◆ Data excerpts ◆
--*--

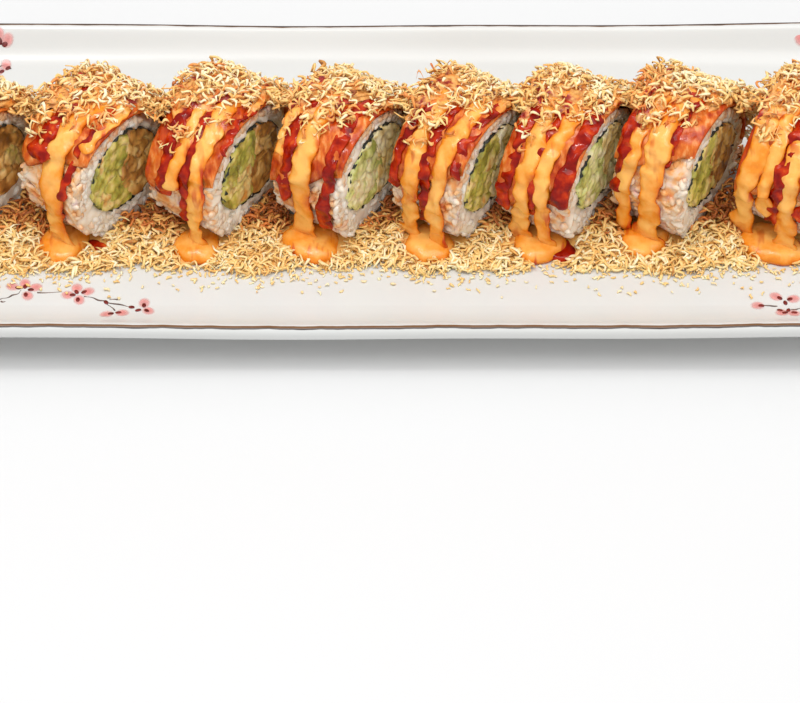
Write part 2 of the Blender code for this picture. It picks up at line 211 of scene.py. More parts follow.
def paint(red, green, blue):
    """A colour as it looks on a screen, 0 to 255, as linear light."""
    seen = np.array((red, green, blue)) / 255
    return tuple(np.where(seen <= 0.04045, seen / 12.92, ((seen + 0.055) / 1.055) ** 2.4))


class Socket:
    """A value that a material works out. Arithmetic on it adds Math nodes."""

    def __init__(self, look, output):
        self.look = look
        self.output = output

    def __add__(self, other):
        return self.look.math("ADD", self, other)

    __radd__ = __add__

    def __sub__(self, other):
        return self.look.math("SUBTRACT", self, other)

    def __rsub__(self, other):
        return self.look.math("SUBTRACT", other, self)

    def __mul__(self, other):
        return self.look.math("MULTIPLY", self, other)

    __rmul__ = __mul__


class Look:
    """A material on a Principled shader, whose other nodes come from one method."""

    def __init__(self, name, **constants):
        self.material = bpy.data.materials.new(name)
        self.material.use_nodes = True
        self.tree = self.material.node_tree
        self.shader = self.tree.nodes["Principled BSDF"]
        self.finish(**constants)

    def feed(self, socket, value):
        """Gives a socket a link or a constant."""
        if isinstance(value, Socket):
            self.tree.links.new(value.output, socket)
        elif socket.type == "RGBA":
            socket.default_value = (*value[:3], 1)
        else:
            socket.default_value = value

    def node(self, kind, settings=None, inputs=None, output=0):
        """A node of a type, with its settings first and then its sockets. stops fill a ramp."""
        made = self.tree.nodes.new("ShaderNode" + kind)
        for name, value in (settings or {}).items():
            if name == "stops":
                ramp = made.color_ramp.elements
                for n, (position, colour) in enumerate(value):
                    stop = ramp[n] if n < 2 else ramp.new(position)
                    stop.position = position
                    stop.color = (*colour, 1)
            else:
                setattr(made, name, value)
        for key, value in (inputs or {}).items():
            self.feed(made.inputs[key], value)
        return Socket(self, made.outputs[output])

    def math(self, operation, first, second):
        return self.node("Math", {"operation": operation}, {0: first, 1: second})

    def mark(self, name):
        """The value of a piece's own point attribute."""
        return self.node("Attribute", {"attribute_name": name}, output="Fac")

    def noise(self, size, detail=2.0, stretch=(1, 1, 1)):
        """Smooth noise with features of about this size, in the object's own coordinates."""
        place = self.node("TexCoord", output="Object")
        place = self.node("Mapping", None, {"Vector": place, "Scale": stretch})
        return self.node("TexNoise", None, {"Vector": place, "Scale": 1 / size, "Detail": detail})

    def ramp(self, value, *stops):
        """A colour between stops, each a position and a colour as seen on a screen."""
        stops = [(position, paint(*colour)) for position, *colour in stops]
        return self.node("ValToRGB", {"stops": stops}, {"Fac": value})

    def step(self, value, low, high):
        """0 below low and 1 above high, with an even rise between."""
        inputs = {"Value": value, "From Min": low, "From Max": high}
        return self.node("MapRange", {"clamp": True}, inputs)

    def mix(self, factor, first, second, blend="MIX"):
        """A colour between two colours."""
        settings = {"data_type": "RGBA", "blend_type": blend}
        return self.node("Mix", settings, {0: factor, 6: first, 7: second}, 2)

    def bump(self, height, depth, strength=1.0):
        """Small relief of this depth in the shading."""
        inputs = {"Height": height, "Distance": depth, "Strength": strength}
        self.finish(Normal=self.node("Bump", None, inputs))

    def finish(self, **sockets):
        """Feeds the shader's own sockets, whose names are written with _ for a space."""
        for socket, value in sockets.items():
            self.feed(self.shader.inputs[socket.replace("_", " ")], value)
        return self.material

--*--

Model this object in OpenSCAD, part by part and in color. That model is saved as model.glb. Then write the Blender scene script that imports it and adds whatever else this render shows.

--*--

◆ Task instructions ◆
Repeat word for word the lines from the line containing "Write part 2" to the line containing "socket.default_value = value", both lines included; nothing else should appear.

◆ Reply ◆
Write part 2 of the Blender code for this picture. It picks up at line 211 of scene.py. More parts follow.
def paint(red, green, blue):
    """A colour as it looks on a screen, 0 to 255, as linear light."""
    seen = np.array((red, green, blue)) / 255
    return tuple(np.where(seen <= 0.04045, seen / 12.92, ((seen + 0.055) / 1.055) ** 2.4))


class Socket:
    """A value that a material works out. Arithmetic on it adds Math nodes."""

    def __init__(self, look, output):
        self.look = look
        self.output = output

    def __add__(self, other):
        return self.look.math("ADD", self, other)

    __radd__ = __add__

    def __sub__(self, other):
        return self.look.math("SUBTRACT", self, other)

    def __rsub__(self, other):
        return self.look.math("SUBTRACT", other, self)

    def __mul__(self, other):
        return self.look.math("MULTIPLY", self, other)

    __rmul__ = __mul__


class Look:
    """A material on a Principled shader, whose other nodes come from one method."""

    def __init__(self, name, **constants):
        self.material = bpy.data.materials.new(name)
        self.material.use_nodes = True
        self.tree = self.material.node_tree
        self.shader = self.tree.nodes["Principled BSDF"]
        self.finish(**constants)

    def feed(self, socket, value):
        """Gives a socket a link or a constant."""
        if isinstance(value, Socket):
            self.tree.links.new(value.output, socket)
        elif socket.type == "RGBA":
            socket.default_value = (*value[:3], 1)
        else:
            socket.default_value = value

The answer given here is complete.